Two poems showing a teenage Bertolt Brecht urging "real German men, of steel and iron" to resist a world "standing stiffly against us" have been attributed to the author for the first time, casting a new light on a poet and playwright better known for the trenchantly anti-war views he held in later life.

The patriotic poems, entitled 1813 and 1913, were published in a literary magazine edited by Brecht and his school friends in 1913 and 1914. In 1813, Brecht imagines the battle of Leipzig, writing of how "German men, with their clashing weapons strong, / saved the tottering state". In "1913", the poet writes: "now, after one hundred years, once again a world is standing / stiffly against us and we are quite alone / so the call goes out from the Baltic to the Rhine / to be truly united and strong". Brecht goes on to plead: "give us, God, in wars and perils / real German men, of steel and iron, / like those in the battle one hundred years ago."

The verses are unattributed, but Stephen Parker, a German professor at the University of Manchester, identified them as the work of a 15-year-old Brecht after linking an August 1913 diary entry to the literary magazine.

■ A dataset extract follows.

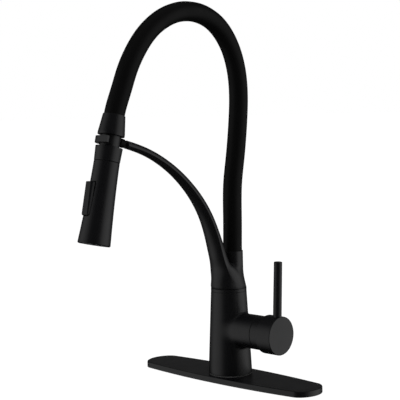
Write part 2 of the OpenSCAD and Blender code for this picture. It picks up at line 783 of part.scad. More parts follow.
module dock_screw() {
    color(STEEL) on_stem_axis() {
        translate([0, 0, clip_bore_r + 0.4]) cylinder(r = 2.6, h = 1.4);
        translate([0, 0, clip_bore_r + 0.4]) cylinder(r = 1.2, h = stem_back + 5 - clip_bore_r);
    }
}

// ---- Hose end: connector and neck ----

module hose_connector() {
    color(BLACK) on_head_axis() difference() {
        rotate_extrude() polygon([[0, connector_start], [connector_foot_r - 0.4, connector_start],
            [connector_foot_r, connector_start + 0.4], [connector_foot_r, connector_start + 2.5],
            [connector_rim_r, connector_end - 0.3], [connector_rim_r - 0.3, connector_end], [0, connector_end]]);
        translate([0, 0, sleeve_stop - gap]) cylinder(r = sleeve_r + seat, h = connector_length);
        translate([0, 0, sleeve_stop - nipple_height]) cylinder(r = nipple_r + seat, h = connector_length);
        translate([0, 0, connector_start - past]) cylinder(r = tenon_r + seat, h = past + tenon_height + washer_height);
        translate([0, 0, connector_start - past]) cylinder(r = 4, h = connector_length);
    }
}

module spray_neck() {
    deep = 1.2 * neck_seal_r;
    color(BLACK) on_head_axis() difference() {
        union() {
            translate([0, 0, collar_end + gap]) cylinder(r = neck_r, h = neck_length - gap);
            translate([0, 0, connector_start - past]) cylinder(r = tenon_r, h = tenon_height + past);
            translate([0, 0, flange_z]) cylinder(r = tenon_r, h = collar_end - flange_z + past);
            translate([0, 0, flange_z]) cylinder(r = flange_r, h = flange_height);
            translate([0, 0, neck_foot]) cylinder(r = core_bore_r - seat, h = flange_z - neck_foot + past);
        }
        translate([0, 0, neck_foot - past]) cylinder(r = 3.6, h = connector_length * 3);
        translate([0, 0, connector_start + tenon_height - valve_height - 1]) cylinder(r = valve_r + seat, h = neck_length * 3);
        tube(core_bore_r + past, core_bore_r - 2 * neck_seal_r - 2 * run, neck_seal_z - deep, neck_seal_z + deep);
    }
}

module neck_o_ring() {
    color(RUBBER) on_head_axis() o_ring(core_bore_r - run - neck_seal_r, neck_seal_r, neck_seal_z);
}

module check_valve() {
    start = connector_start + tenon_height - valve_height - 1 + seat;
    color(NYLON) on_head_axis() difference() {
        tube(valve_r, 2.6, start, start + valve_height);
        tube(valve_r + past, valve_r - 0.8, start + 4, start + 6);
    }
}

module inlet_washer() {
    start = connector_start + tenon_height + seat;
    color(RUBBER) on_head_axis() tube(tenon_r - 0.3, 4, start, start + washer_height - 2 * seat);
}

// ---- Spray head ----

function shell_r(s) = shell_top_r + (shell_face_r - shell_top_r) * pow(max(0, 1 - s / shell_length), 1.6);

module spray_collar() {
    foot_r = shell_top_r + 0.1;
    color(BLACK) turned_head() difference() {
        rotate_extrude() polygon([[0, collar_start], [foot_r - 0.25, collar_start], [foot_r, collar_start + 0.25],
            [collar_top_r, collar_end - 0.3], [collar_top_r - 0.3, collar_end], [0, collar_end]]);
        translate([0, 0, collar_start - past]) cylinder(r = tenon_r + run, h = collar_length + 2 * past);
        translate([0, 0, collar_start - past])
            cylinder(r = flange_r + gap, h = past + flange_z - collar_start + flange_height + gap);
    }
}

module spray_shell() {
    steps = 20;
    profile = [for (i = [0:steps]) let (s = shell_length * i / steps) [shell_r(s), s]];
    lining = [for (i = [steps:-1:0]) let (s = shell_length * i / steps) [shell_r(s) - shell_wall, s]];
    color(BLACK) turned_head() difference() {
        rotate_extrude() polygon(concat([[shell_face_r - 0.5, 0], [shell_face_r, 0.5]],
            [for (i = [1:steps]) profile[i]], lining));
        button_window(button_gap);
    }
}

// Space for the button in the shell's front, wider than the button by a gap all round
module button_window(spare) {
    translate([-button_width / 2 - spare, -button_face - 10, button_start - spare])
        cube([button_width + 2 * spare, button_face + 2, button_length + 2 * spare]);
}

module spray_core() {
    lug = 2.3;
    color(NYLON) turned_head() difference() {
        union() {
            rotate_extrude() polygon([[0, core_foot], [shell_face_r - shell_wall - 0.5, core_foot],
                [shell_face_r - shell_wall - 1, core_foot + 4], [core_r, 22], [core_r, shell_length],
                [flange_r + gap - run, shell_length + past], [flange_r + gap - run, core_top], [0, core_top]]);
            translate([0, 0, shell_length - 4]) cylinder(r = shell_top_r - shell_wall - seat, h = 4);
            translate([-lug, -button_axis_r, button_mid - 2.6]) cube([2 * lug, button_axis_r, 5.2]);
            translate([0, -button_axis_r, button_mid]) rotate([0, 90, 0]) cylinder(r = 2, h = 2 * lug, center = true);
        }
        translate([0, 0, 16]) cylinder(r = 4, h = shell_length);
        translate([0, 0, neck_foot - gap]) cylinder(r = core_bore_r, h = core_top - neck_foot + past);
        translate([0, 0, face_height]) cylinder(r = aerator_r + seat, h = aerator_height - face_height + seat);
        translate([0, 0, face_height]) cylinder(r = 2.5, h = 20);
        translate([0, 0, face_height]) tube(nozzle_ring_r + 2, nozzle_ring_r - 3.5, 0, 4);
        translate([0, -button_axis_r, button_mid]) rotate([0, 90, 0]) cylinder(r = 1 + run, h = 30, center = true);
        translate([0, 0, button_mid + plunger_up]) rotate([90, 0, 0]) cylinder(r = plunger_r + run, h = 3 * core_r);
    }
}

module spray_face() {
    color("#1a1a1a") turned_head() difference() {
        translate([0, 0, 0.6]) cylinder(r = shell_face_r - shell_wall - gap, h = face_height);
        cylinder(r = aerator_r + seat, h = face_height + 2);
        for (i = [0:nozzle_count - 1]) rotate([0, 0, 360 * i / nozzle_count]) translate([nozzle_ring_r, 0, -past])
            cylinder(r = nozzle_r + run, h = face_height + 3);
        for (i = [0:nozzle_count / 2 - 1]) rotate([0, 0, 720 * (i + 0.5) / nozzle_count])
            translate([nozzle_ring_r - 2.7, 0, -past]) cylinder(r = 0.6, h = face_height + 3);
    }
}

module spray_nozzles() {
    color(RUBBER) turned_head() for (i = [0:nozzle_count - 1])
        rotate([0, 0, 360 * i / nozzle_count]) translate([nozzle_ring_r, 0, 0]) difference() {
            translate([0, 0, 0.1]) cylinder(r = nozzle_r, h = face_height + 1);
            cylinder(r = 0.4, h = face_height + 3);
        }
}

module aerator() {
    color(STEEL) turned_head() difference() {
        translate([0, 0, 0.3]) cylinder(r = aerator_r, h = aerator_height - 0.3);
        cylinder(r = aerator_r - 1, h = 2.3);
        for (i = [-3:3]) for (j = [-3:3]) if (norm([i, j]) < 3.3)
            translate([1.5 * i - 0.5, 1.5 * j - 0.5, -past]) cube([1, 1, aerator_height + 2 * past]);
    }
}

module button_pin() {
    color(STEEL) turned_head() translate([0, -button_axis_r, button_mid]) rotate([0, 90, 0])
        cylinder(r = 1, h = button_width - 2.4, center = true);
}

module spray_button() {
    half = button_width / 2;
    top_half = half - 0.9;
    proud = button_face + button_rise;
    cheek = 2.7;
    lean = atan(button_rise / button_length);
    color(BLACK) turned_head() difference() {
        union() {
            translate([0, 0, button_start]) linear_extrude(button_length)
                polygon([[-half, -button_back_r], [half, -button_back_r], [half, -proud + 1.4],
                    [top_half, -proud], [-top_half, -proud], [-half, -proud + 1.4]]);
            for (side = [-1, 1]) translate([side * (cheek + 1.4), -button_axis_r, button_mid]) {
                rotate([0, 90, 0]) cylinder(r = 1.9, h = 2.6, center = true);
                translate([-1.3, button_axis_r - button_back_r - past, -1.9])
                    cube([2.6, button_back_r - button_axis_r + past, 3.8]);
            }
        }
        translate([-half - past, -button_face, button_start]) rotate([lean, 0, 0]) translate([0, -10, -5])
            cube([button_width + 2 * past, 10, button_length + 10]);
        translate([-cheek + 0.1, -button_axis_r - 2.4, button_mid - 3.2]) cube([2 * cheek - 0.2, 10, 6.4]);
        translate([0, -button_axis_r, button_mid]) rotate([0, 90, 0]) cylinder(r = 1 + run, h = 30, center = true);
    }
}

module diverter_plunger() {
    color(NYLON) turned_head() translate([0, -5, button_mid + plunger_up]) rotate([90, 0, 0])
        cylinder(r = plunger_r, h = button_back_r - gap - 5);
}

deck_plate();
plate_insert();
plate_gasket();
column_gasket();
column();
column_horn();
shank();
rubber_washer();
steel_washer();
mounting_nut();
bonnet_ring();
cartridge_nut();
cartridge_body();
cartridge_seals();
fixed_disc();
moving_disc();
cartridge_rotor();
stem_pin();
cartridge_stem();
handle_hub();
lever_rod();
handle_screw();
swivel_spigot();
spigot_o_ring();
swivel_ring();
swivel_bush();
swivel_screw();
spout();
socket_nipple();
socket_ferrule();
hose_sleeve();
water_hose();
dock_stem();
dock_clip();
dock_screw();
hose_connector();
head_nipple();
head_ferrule();
spray_neck();
neck_o_ring();
check_valve();
inlet_washer();
spray_collar();
spray_shell();
spray_core();
spray_face();
spray_nozzles();
aerator();
button_pin();
spray_button();
diverter_plunger();
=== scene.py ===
import math
from types import SimpleNamespace

import bmesh
import bpy
import numpy as np
from mathutils import Matrix, Vector


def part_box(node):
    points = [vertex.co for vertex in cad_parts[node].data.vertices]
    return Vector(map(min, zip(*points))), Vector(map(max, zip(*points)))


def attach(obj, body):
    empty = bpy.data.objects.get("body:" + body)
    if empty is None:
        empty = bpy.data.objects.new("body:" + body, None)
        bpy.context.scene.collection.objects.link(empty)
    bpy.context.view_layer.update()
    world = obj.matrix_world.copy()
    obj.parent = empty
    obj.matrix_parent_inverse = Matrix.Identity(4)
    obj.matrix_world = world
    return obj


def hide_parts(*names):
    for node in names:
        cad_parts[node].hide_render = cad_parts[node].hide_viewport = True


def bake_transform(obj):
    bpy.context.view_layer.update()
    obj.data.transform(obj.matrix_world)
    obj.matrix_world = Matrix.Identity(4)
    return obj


bl_info = {
    "name": "Single-Lever Hose-Arch Faucet",
    "version": (1, 0, 0),
    "blender": (4, 5, 0),
    "location": "3D View > Sidebar > Faucet",
    "description": "Dresses a kitchen faucet with a hose arch, a support arm and a docked spray head",
    "category": "Add Mesh",
}

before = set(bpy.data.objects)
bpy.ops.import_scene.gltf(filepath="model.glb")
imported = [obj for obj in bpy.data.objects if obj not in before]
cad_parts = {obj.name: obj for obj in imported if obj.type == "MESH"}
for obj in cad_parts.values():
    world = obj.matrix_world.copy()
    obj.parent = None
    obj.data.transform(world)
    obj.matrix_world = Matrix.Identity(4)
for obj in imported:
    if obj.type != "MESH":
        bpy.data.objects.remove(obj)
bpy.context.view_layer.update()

MM = 0.001
QUARTER = math.pi / 2
PAST = 1        # How far a cutter runs past the face that it opens, in millimetres


# ---- What a user can change ----

def top_of(node):
    """Highest point of a node."""
    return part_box(node)[1].z


def end_of(node):
    """Furthest point of a node to the right, where the lever stands."""
    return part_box(node)[1].x


def number(name, description, default, **settings):
    """A number, with its unit or range in the settings."""
    return bpy.props.FloatProperty(name=name, description=description, default=default, **settings)


def length(name, description, default):
    """A length that shows in the scene's own units."""
    return number(name, description, default, unit="LENGTH", precision=5)


def degrees(name, description, default):
    """An angle, held in radians and shown in degrees."""
    return number(name, description, math.radians(default), subtype="ANGLE")


def colour(name, description, default):
    """A colour as an sRGB hex code."""
    return bpy.props.StringProperty(name=name, description=description, default=default, maxlen=6)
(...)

Brecht wrote in his diary: "Yesterday sent off a poem 'A Hundred Years Ago', which I'd written in the night. Afterwards I saw that various things were missing and that the title was wrong."

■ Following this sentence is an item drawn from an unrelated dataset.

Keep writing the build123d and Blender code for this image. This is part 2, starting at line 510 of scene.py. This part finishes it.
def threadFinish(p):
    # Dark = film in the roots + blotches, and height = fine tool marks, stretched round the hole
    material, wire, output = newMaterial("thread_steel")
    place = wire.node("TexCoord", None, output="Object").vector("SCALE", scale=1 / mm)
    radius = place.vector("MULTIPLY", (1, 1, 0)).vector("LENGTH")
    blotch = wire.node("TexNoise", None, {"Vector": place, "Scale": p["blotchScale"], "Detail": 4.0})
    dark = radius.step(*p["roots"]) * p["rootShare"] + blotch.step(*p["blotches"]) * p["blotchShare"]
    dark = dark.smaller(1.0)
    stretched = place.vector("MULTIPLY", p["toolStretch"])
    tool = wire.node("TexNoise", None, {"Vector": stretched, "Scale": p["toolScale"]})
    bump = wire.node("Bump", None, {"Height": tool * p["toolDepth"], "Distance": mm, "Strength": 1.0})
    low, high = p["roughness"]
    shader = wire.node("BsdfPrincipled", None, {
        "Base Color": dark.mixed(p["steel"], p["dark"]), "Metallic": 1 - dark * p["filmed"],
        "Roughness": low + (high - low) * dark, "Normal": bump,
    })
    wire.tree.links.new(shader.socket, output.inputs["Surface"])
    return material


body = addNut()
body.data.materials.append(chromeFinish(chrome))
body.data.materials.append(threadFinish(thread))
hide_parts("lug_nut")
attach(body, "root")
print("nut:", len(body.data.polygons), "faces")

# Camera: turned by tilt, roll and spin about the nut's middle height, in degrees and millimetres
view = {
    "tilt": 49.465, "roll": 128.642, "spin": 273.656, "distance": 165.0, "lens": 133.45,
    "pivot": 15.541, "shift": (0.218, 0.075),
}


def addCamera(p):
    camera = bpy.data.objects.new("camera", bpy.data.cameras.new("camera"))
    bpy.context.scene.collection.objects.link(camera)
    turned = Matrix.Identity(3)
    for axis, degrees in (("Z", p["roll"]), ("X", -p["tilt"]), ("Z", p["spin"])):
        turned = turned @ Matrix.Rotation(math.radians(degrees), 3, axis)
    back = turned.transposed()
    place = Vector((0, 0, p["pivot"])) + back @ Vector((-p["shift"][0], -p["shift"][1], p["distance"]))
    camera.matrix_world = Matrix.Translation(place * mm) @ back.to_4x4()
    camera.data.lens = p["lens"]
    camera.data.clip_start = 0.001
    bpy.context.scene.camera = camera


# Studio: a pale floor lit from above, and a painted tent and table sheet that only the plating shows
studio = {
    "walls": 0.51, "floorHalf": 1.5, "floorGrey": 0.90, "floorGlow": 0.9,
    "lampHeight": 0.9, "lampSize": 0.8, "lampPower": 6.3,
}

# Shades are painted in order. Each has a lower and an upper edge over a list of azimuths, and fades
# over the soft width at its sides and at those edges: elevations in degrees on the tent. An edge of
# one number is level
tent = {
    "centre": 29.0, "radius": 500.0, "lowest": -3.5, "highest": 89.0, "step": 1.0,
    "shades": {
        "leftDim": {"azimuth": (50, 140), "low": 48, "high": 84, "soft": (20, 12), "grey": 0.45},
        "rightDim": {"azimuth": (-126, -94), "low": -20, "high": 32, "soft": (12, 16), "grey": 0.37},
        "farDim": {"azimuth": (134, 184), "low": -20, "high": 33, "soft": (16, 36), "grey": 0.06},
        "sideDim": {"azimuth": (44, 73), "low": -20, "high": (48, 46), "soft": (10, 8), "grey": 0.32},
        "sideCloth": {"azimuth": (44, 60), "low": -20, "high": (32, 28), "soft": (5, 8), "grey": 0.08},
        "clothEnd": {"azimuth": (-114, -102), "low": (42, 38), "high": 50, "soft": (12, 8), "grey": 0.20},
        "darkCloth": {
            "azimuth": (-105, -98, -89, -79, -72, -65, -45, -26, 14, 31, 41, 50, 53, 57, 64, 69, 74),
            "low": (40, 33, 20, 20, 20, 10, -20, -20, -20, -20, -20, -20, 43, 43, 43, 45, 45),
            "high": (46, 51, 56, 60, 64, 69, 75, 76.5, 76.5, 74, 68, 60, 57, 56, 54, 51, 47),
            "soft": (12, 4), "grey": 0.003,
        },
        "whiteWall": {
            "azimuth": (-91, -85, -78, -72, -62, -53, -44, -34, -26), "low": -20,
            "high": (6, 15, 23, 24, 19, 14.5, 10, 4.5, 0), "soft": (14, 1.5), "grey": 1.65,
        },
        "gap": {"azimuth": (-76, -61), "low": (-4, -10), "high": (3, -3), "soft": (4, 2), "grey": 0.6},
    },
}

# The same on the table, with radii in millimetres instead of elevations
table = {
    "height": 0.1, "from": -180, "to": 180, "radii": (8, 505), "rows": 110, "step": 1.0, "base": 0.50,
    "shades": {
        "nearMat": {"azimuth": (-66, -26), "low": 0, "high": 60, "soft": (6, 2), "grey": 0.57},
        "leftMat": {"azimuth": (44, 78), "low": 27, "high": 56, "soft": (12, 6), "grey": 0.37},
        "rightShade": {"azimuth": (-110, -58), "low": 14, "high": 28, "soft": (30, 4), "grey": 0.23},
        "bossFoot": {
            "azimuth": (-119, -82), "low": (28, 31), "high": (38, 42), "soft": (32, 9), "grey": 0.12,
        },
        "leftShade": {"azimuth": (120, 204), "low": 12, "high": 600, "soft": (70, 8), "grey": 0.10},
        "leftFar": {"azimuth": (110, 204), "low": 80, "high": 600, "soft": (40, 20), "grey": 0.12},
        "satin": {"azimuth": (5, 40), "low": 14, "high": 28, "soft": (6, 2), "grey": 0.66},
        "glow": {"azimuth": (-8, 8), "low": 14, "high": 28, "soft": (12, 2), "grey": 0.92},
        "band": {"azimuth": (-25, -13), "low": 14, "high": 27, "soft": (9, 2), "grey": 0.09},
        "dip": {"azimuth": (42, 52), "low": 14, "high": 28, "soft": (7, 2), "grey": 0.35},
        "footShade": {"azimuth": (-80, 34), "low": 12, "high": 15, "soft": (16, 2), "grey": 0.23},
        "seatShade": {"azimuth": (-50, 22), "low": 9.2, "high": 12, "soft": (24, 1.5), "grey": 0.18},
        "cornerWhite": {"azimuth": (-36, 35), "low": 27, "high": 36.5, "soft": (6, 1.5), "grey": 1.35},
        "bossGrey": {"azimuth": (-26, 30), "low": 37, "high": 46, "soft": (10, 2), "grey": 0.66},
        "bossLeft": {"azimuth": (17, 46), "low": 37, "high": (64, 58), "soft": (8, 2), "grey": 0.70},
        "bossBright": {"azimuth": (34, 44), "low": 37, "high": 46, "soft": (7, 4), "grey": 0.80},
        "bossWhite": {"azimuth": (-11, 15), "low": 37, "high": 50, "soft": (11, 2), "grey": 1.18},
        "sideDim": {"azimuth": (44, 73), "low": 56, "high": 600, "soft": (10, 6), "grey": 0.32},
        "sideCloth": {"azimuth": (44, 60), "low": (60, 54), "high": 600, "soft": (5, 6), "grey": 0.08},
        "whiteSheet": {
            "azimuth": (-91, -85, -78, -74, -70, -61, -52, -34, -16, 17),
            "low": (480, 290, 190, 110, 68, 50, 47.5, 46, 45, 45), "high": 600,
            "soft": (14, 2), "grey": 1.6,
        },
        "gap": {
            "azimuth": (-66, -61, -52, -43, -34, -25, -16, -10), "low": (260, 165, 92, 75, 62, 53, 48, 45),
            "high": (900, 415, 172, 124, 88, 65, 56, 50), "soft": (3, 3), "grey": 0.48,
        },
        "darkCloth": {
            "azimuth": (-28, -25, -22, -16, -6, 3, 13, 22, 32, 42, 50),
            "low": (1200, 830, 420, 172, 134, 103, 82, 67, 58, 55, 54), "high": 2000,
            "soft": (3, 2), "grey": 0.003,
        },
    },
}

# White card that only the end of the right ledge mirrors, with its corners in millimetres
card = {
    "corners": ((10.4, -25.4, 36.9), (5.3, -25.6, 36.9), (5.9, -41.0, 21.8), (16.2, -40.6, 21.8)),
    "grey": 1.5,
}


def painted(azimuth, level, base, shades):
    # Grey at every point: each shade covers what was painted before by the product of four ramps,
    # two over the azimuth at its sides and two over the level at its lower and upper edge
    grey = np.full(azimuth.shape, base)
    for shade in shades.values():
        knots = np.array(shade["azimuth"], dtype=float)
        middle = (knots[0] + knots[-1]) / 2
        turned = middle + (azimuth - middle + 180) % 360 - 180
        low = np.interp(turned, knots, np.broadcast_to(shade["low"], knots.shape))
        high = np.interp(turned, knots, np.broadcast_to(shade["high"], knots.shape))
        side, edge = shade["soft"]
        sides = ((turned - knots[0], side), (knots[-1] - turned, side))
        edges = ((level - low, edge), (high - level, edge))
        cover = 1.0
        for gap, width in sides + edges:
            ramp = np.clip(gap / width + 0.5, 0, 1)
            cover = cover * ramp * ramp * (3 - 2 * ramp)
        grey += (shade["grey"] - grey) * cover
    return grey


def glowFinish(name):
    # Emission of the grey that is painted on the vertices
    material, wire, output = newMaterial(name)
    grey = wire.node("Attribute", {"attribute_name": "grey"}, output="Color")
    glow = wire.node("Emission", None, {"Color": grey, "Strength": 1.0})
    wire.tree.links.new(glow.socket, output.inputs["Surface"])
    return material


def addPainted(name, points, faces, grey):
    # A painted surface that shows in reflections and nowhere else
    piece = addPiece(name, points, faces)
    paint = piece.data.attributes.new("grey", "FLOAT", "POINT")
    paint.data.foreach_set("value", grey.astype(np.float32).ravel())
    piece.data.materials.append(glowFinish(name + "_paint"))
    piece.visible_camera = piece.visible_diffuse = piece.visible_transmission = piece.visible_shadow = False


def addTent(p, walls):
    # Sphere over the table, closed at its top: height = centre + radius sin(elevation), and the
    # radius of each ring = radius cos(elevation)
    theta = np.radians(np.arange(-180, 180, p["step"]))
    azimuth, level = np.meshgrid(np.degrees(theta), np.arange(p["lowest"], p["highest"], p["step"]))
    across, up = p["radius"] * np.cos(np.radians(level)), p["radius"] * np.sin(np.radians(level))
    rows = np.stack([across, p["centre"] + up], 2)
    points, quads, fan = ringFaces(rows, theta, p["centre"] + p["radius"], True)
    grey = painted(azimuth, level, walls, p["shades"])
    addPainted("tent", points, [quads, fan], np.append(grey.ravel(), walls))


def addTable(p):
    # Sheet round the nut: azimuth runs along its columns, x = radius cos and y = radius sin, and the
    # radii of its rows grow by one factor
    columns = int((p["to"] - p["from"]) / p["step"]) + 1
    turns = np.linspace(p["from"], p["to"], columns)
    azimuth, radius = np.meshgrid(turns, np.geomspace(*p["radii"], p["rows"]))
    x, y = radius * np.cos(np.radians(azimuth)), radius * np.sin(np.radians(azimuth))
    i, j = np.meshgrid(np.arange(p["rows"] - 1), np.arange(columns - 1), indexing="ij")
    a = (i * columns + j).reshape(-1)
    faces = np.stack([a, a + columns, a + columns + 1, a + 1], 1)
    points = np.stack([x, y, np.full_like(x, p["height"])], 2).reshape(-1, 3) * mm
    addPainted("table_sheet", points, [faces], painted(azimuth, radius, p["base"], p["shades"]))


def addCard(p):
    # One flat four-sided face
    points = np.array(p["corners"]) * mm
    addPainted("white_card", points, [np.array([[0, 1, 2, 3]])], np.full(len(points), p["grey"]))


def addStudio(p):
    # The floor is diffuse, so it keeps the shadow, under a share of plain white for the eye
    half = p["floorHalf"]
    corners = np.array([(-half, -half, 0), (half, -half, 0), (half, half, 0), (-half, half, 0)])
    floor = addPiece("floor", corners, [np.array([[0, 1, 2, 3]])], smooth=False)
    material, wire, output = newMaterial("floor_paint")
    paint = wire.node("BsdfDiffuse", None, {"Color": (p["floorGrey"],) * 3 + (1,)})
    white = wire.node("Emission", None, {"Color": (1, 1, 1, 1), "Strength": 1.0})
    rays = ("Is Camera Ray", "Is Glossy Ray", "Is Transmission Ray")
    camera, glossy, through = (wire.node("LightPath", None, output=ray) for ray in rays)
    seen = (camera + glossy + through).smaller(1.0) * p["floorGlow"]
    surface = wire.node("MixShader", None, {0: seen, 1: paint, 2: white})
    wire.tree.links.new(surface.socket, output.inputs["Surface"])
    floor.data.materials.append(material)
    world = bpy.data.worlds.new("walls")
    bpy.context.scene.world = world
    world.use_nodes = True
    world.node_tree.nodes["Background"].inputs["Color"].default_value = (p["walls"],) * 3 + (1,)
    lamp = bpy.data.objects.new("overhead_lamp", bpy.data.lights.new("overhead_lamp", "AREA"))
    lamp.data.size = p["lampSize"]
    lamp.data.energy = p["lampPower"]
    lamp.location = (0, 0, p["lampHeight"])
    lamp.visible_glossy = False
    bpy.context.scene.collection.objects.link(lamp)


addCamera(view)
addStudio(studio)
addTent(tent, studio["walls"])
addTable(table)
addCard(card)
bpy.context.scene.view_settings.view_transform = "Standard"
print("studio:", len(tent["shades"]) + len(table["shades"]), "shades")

In his forthcoming book Bertolt Brecht: A Literary Life, the first English-language biography of the artist for two decades, Parker reveals that Brecht actually changed the title to 1813, publishing it alongside 1913 in Die Ernte (The Harvest) to celebrate the centenary of the battle of Leipzig, at which Napoleon was defeated.

Parker said the patriotic subject matter of the poems is part of the reason they have not previously been attributed to Brecht, because "people find this hard to deal with". While it is known that Brecht wrote patriotic pieces in the early stages of the war, critics "have struggled to account for them, not least because they project back on to the young Brecht the amoral cynicism that is so much part of his later poetic self". Parker's new reading of the artist's early life "incorporates them in a fresh understanding of the development of his sensibility, from hypersensitive boy/youth to amoral cynic," he said.

"I don't want at all to cast aspersions on Brecht's very trenchant anti-war position," said Parker. "Like millions of others across Europe, growing up he was almost instinctively patriotic. That potent Protestant war theology was imbibed at church, and he was a fervent believer. I think it is an interesting trajectory."

Parker delved through letters, diaries and stacks of unpublished material to write his account of Brecht's life, which is due out in February and will be published by Bloomsbury. He looks at Brecht's politicisation during the Weimar Republic and his years of exile, also unveiling the discovery of a previously unpublished letter from the author to his son, Stefan, written during his US exile from Nazi Germany.

The war, writes Brecht in the letter, which Parker found in a Berlin archive, demanded the adoption of an "INSENSITIVITY (indestructibility, resilience) which greatly pre-occupied us when we were young".

Brecht wrote that he and his friends "treated the subject of insensitivity, coming out of a great war, quite personally. How could one become insensitive? The difficulty, not immediately apparent, was that society, awakening in us the wish to be insensitive, simultaneously made productivity (not only in the artistic sphere) dependent on sensitivity, ie the productive person had to pay the price of vulnerability."

"Brecht almost always used irony and sarcasm to cover his real feelings about all sorts of things," said Parker. "It was only in writing to a close relative like his son that he was clear and explicit about his thoughts. He felt that he and others of his generation were wishing to be sensitive but were feeling the necessity of being inured to sensitivity by the war. That was their bind."

Parker said Brecht was hypersensitive and "very damaged" by the experience of the war. "That's why his early first world war writings are so terribly important," he said. "It's that artistic sensibility, both of his sensitivity, and being inured to it, which I really try to explore in my biography."